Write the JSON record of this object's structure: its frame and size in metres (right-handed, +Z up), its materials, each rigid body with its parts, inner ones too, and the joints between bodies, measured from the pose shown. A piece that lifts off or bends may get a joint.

* * *

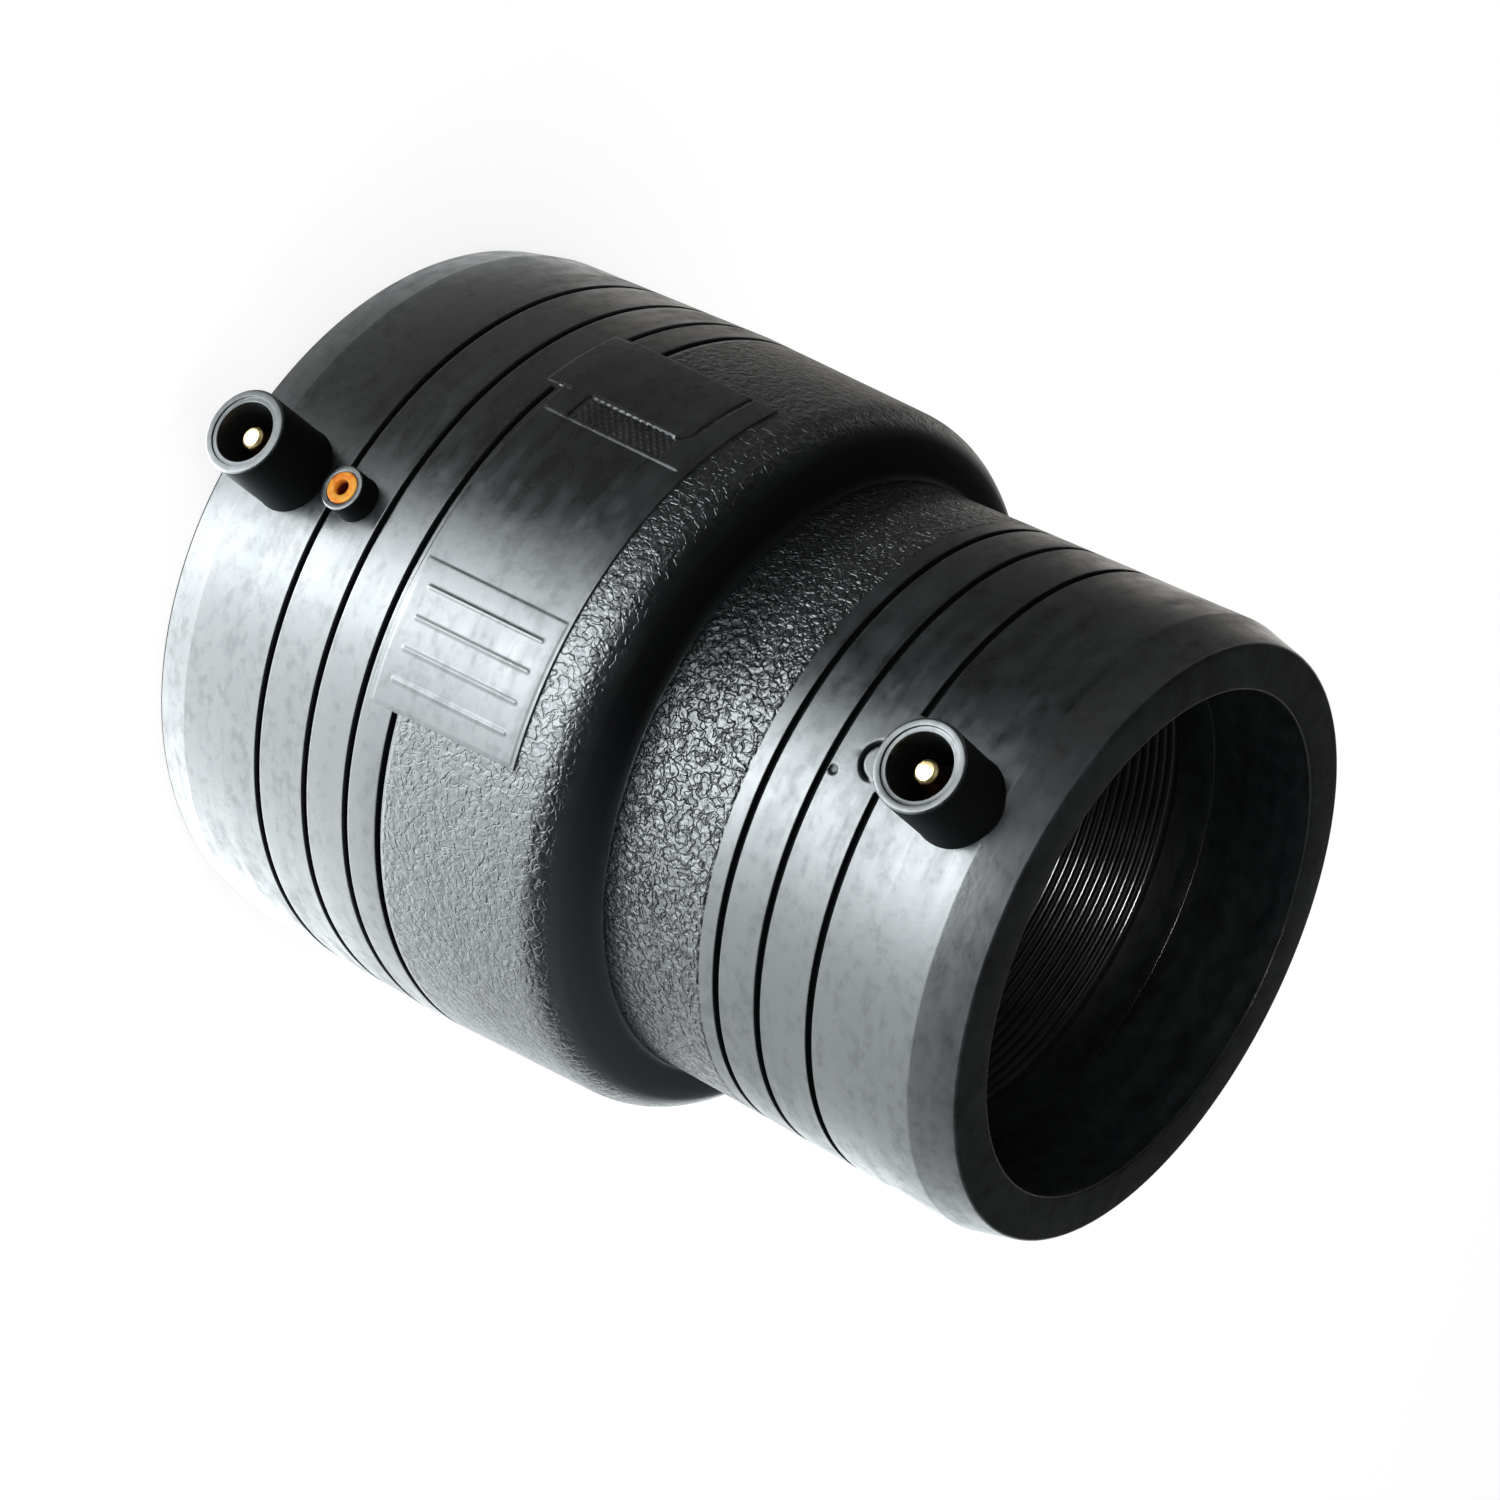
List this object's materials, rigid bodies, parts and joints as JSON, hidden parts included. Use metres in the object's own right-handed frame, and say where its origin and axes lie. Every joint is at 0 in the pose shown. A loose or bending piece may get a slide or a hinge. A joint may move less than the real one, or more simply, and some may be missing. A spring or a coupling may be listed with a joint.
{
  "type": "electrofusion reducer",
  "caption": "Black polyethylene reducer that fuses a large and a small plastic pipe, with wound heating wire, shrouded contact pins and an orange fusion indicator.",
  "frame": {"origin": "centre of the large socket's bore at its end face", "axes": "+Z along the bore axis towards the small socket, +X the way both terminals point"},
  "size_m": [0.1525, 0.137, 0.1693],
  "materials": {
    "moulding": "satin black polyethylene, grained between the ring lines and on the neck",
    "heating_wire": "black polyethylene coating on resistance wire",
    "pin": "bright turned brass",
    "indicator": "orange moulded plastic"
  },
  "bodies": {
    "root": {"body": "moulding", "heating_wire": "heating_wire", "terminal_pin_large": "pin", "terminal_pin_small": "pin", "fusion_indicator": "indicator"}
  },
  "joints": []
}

--

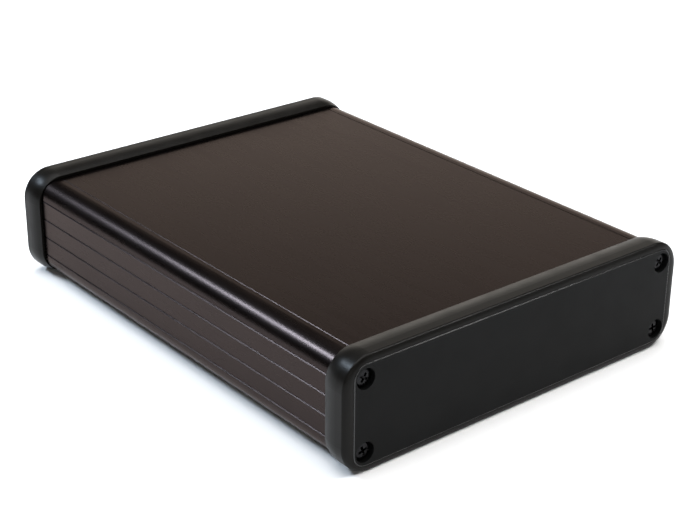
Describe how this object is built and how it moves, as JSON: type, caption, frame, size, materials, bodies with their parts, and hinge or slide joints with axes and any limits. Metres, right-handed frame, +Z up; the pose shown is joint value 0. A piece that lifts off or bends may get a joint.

### What you are asked to do
Count each line of the data where the word "piece" appears, then reply with the total only.

### Exercise result
3